(YOUR TASK):
Using the listing below, please gather every line containing the word "joints".

(DATA PROVIDED):
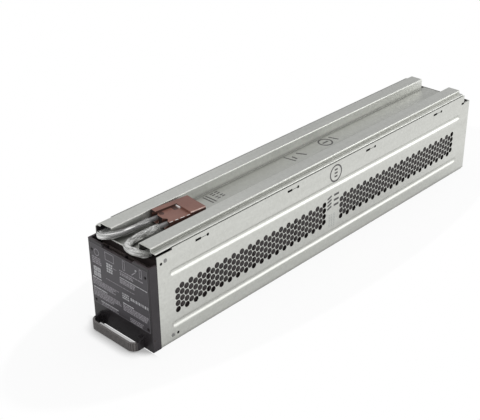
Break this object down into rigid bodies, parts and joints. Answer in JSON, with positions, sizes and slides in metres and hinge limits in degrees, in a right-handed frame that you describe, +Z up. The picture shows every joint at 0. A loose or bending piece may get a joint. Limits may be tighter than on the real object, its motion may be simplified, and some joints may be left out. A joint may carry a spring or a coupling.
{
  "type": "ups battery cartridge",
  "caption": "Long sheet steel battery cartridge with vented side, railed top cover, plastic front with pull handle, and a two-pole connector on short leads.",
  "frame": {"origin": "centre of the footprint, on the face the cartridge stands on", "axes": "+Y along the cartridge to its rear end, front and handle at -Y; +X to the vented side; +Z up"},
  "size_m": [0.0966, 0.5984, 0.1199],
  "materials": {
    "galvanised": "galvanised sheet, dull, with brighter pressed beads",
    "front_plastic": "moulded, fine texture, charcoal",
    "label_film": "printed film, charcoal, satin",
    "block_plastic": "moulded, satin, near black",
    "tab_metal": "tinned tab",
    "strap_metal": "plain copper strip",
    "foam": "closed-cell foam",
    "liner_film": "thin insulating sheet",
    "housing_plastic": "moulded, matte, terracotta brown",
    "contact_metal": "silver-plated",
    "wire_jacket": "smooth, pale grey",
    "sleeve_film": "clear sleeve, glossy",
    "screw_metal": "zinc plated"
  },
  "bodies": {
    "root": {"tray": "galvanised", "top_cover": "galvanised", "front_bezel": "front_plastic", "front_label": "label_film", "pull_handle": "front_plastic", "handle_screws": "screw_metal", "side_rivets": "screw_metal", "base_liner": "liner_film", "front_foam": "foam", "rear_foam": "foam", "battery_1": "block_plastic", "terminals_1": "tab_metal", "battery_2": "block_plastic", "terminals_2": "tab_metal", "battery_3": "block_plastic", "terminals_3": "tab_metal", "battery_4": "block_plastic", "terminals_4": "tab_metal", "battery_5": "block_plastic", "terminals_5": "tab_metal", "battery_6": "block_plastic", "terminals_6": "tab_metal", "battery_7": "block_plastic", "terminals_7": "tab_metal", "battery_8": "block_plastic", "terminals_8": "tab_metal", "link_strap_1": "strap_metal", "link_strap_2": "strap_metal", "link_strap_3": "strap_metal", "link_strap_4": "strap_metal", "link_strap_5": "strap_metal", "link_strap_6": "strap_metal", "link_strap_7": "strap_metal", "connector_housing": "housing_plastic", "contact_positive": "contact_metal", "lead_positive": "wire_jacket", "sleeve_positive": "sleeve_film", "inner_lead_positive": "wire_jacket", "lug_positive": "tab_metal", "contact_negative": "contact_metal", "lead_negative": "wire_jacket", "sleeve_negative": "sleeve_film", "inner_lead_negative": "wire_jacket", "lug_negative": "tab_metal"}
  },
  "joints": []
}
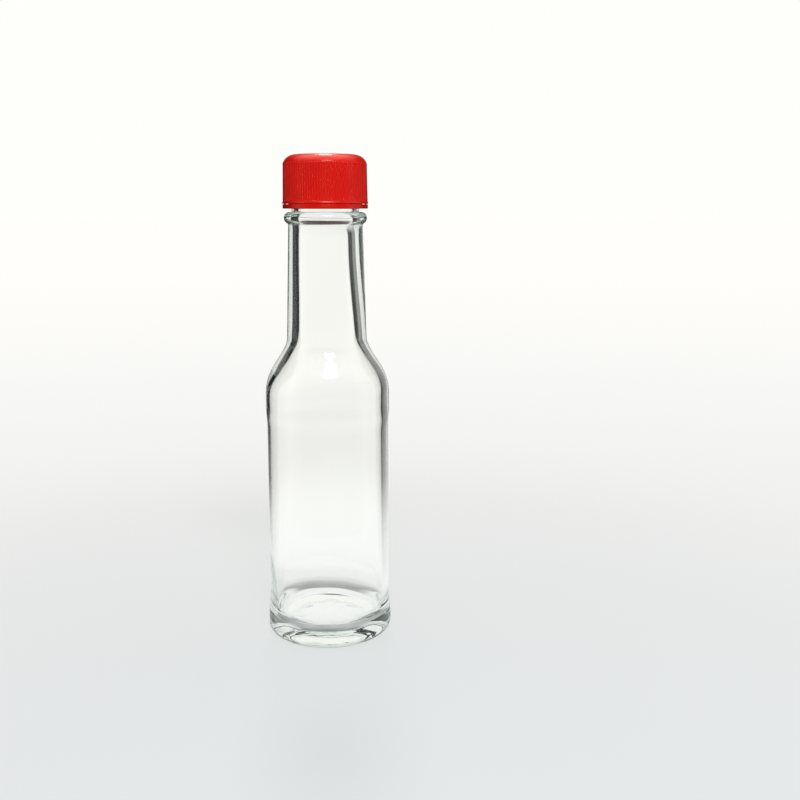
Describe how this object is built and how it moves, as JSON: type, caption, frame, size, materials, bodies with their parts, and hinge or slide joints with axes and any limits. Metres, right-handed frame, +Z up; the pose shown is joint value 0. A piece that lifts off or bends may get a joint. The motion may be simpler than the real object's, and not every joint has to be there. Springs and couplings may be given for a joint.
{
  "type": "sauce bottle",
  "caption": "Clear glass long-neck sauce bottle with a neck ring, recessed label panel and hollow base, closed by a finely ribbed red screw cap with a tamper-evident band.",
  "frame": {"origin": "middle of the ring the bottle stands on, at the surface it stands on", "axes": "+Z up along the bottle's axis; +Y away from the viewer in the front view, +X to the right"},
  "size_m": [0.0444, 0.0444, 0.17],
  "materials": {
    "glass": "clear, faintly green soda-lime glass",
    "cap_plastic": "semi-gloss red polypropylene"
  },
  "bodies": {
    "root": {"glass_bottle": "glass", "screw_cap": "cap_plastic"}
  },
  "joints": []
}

(SOLUTION TO THE EXERCISE):
Break this object down into rigid bodies, parts and joints. Answer in JSON, with positions, sizes and slides in metres and hinge limits in degrees, in a right-handed frame that you describe, +Z up. The picture shows every joint at 0. A loose or bending piece may get a joint. Limits may be tighter than on the real object, its motion may be simplified, and some joints may be left out. A joint may carry a spring or a coupling.
  "joints": []
Describe how this object is built and how it moves, as JSON: type, caption, frame, size, materials, bodies with their parts, and hinge or slide joints with axes and any limits. Metres, right-handed frame, +Z up; the pose shown is joint value 0. A piece that lifts off or bends may get a joint. The motion may be simpler than the real object's, and not every joint has to be there. Springs and couplings may be given for a joint.
  "joints": []